And the subject is Dr. John Monore's collection of antique medical instruments that are eventually going to be displayed downtown in the Dean Research Building, specifically Wake Forest Institute for Regenerative Medicine.
In March and April, Karen Richardson (public relations officer for WFIRM) and I:
1. Cleaned out the six display cabinets donated by Dr. Monroe
2. Figured out how to install the glass shelves into those cabinets
3. Worked on new locks for those cabinets
4. And finally, actually made many trips with a cart from an office where the instruments are stored to the cabinets!

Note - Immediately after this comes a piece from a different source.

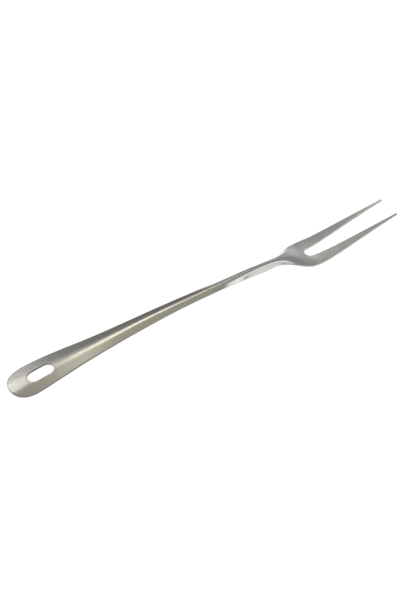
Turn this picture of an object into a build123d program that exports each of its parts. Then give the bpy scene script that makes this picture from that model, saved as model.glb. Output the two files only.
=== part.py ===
from build123d import *
from math import cos, radians, sin, tan
import os

import numpy as np

# Two-tine cooking fork, pressed from one sheet of stainless steel.
# +X runs from the handle end to the tine tips, +Y to one side, +Z up, in millimetres.
# The origin is under the middle of the fork, on the surface that it rests on.

LENGTH = 330.0
SHEET = 1.5

# The pressed form, each as pairs of distance from the handle end and value.
# Height of the ridge's upper face above the resting surface
RIDGE_HEIGHT = [(0, 1.9), (30, 6.3), (70, 8.8), (120, 11.4), (170, 11.8), (205, 12.1),
                (225, 10.7), (240, 7.35), (246, 4.5), (250, 2.8), (254, 2.1), (262, 1.93),
                (275, 3.3), (300, 7.1), (330, 11.5)]
# Half of the width, over the outer edges
HALF_WIDTH = [(0, 13.6), (20, 13.4), (60, 9.6), (110, 6.3), (160, 4.6), (200, 4.0), (218, 3.3),
              (228, 4.7), (236, 8.3), (244, 12.3), (252, 14.2), (262, 14.1), (280, 13.1),
              (305, 11.6), (330, 10.3)]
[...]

Since we are not the most "visual" people, we re-organized several times but finally got the instruments grouped according to our themes: bloodletting, feeding, general diagnostic, pharmaceutical, etc. After that, we started researching museum cards to describe the different instruments. Karen has done most of the legwork on this which was finding the slips of paper in which Dr. Monroe described each piece and then finding the "matching" piece - great puzzle solver! She then started typing up some descriptions for each piece. We learned along the way that there really isn't enough room in the cases to place physical description cards for each piece so we were leaning toward framed descriptions to hang on the wall.
Meanwhile, while going through some collections in the Archives, specifically Dr. Lawrence C. McHenry who did research on the history of medicine, I have found awesome and relevant materials for antique stethoscopes and brain/neurological-type instruments.
So, Karen is doing her thing (creating first draft of descriptions) and I'm doing mine (collecting and learning all about old medical instruments) when...
Dr. Tony Atala, director of WFIRM, who seems to have a great insterest in the history of medicine, decided that he wants more pieces displayed. We barely touched the surface, really, out of 1,300 items.
When she sent me an email update just this week, she said:
Just wanted to give you an update on the mini-museum ....Dr. Atala has decided to purchase additional cases since only a small portion of the collection was displayed.
So, can guess the 1.5 words that have made my entire week?
Ahhhh ... "mini-museum"
And of course, I replied with:
Dr. Atala needs to think bigger J I am ready to display all the things here too!
Okay, slight tangent there. Needless to say, Karen hopes to have the display completed by early Fall 2011.